VNLでは元代表の大友 愛の娘、当時18歳の秋本美空(左上)や、ベテラン勢の活躍も目立ち、ポジション争いが激化した
それが19歳の秋本美空の台頭にもつながっている。また、VNLではミドルブロッカー、島村春世のようなベテランの活躍も目立った。そしてリベロは最激戦区で、ディグ(スパイクレシーブ)のレベルが向上。自由闊達なポジション争いを生み出している。
世界バレーでも、彼女たちは研鑽を積む。
一方、男子代表はパリ五輪の準々決勝でイタリアに大逆転で敗れ、「パリの涙」と言われる悲劇の結末だった。
「僕が点を取りきれず、この結果にした」
パリ五輪後、キャプテンを務めた石川祐希は憔悴しきった顔で語っていたが、イタリア戦も両チーム通じて最多得点だった。

男子代表ではVNLの第3週、日本ラウンドからキャプテンの石川祐希(右)や髙橋 藍(右から2人目)が合流して戦力アップ
パリ五輪、男子バレーは最高視聴率を記録(競技の中で)。SVリーグも開幕し、人気は爆発的に高まった。髙橋 藍、西田有志らスター選手が人気を獲得し、ファンの裾野は一気に拡大。関田誠大、宮浦健人、小川智大らを擁して準優勝したジェイテクトSTINGS愛知への大声援は印象的だった。
その熱気は、新たな代表にも還元されている。
フィリップ・ブラン氏から代表監督のバトンを託されたロラン・ティリ氏は、VNLで確実に戦力を底上げした。
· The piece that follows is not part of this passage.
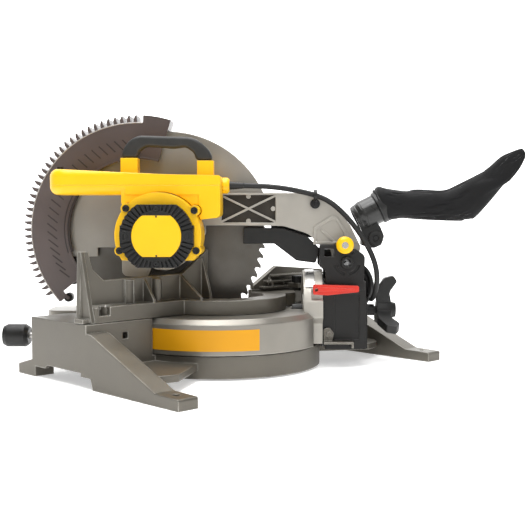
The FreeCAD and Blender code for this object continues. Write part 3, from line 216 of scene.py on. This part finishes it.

石川、髙橋、西田、関田、小野寺太志、山内晶大、山本智大らパリ五輪の主力が日本ラウンドまで不在も、宮浦はVNLのベストスコアラーランキングで5位、小川はベストディガーで3位と上々の結果を残した。また、日本ラウンドでは甲斐優斗がチャンスサーバーで頭角を現した。

パリ五輪の主力が不在の間も、(左から)甲斐優斗や宮浦健人ら、出場機会が少なかった選手たちがしっかり結果を残した
予選ラウンドは4位で通過したが、準々決勝で世界1位のポーランドと戦い、敗退。前々回が3位、前回が2位だった結果から考えれば一歩後退か。
何より、キャプテン石川はこの1年、際立った存在感を見せた。昨シーズンは世界最高峰イタリア、セリエAのペルージャの主力として活躍。日本人初のCEVチャンピオンズリーグ優勝を経験し、「パリの涙」を糧にしている。あらためて歴史的快挙だ。
VNLでは、石川は肩の痛みを押しての出場だった。それでもコートに立つだけで、いや、コートサイドでも伝えられる経験は少なくなかった。多くの選手が刺激を受けていた。関田が不在の中、永露元稀や大宅真樹、それぞれタイプの異なるセッターとも新たにコンビを組んだ。
「(永露の)組み立てで、自信を持って打てていました。彼も感覚はわかっていないところはあるはずですが、そこは僕がアジャストしないといけない。トスが上がった以上、僕が決めないと。
石川はそう言って焦っていなかった。ヨーロッパの最前線で戦う自信や経験のたまものか。頼もしいリーダーだ。
ロサンゼルス五輪に向け、世界バレーは試金石となる。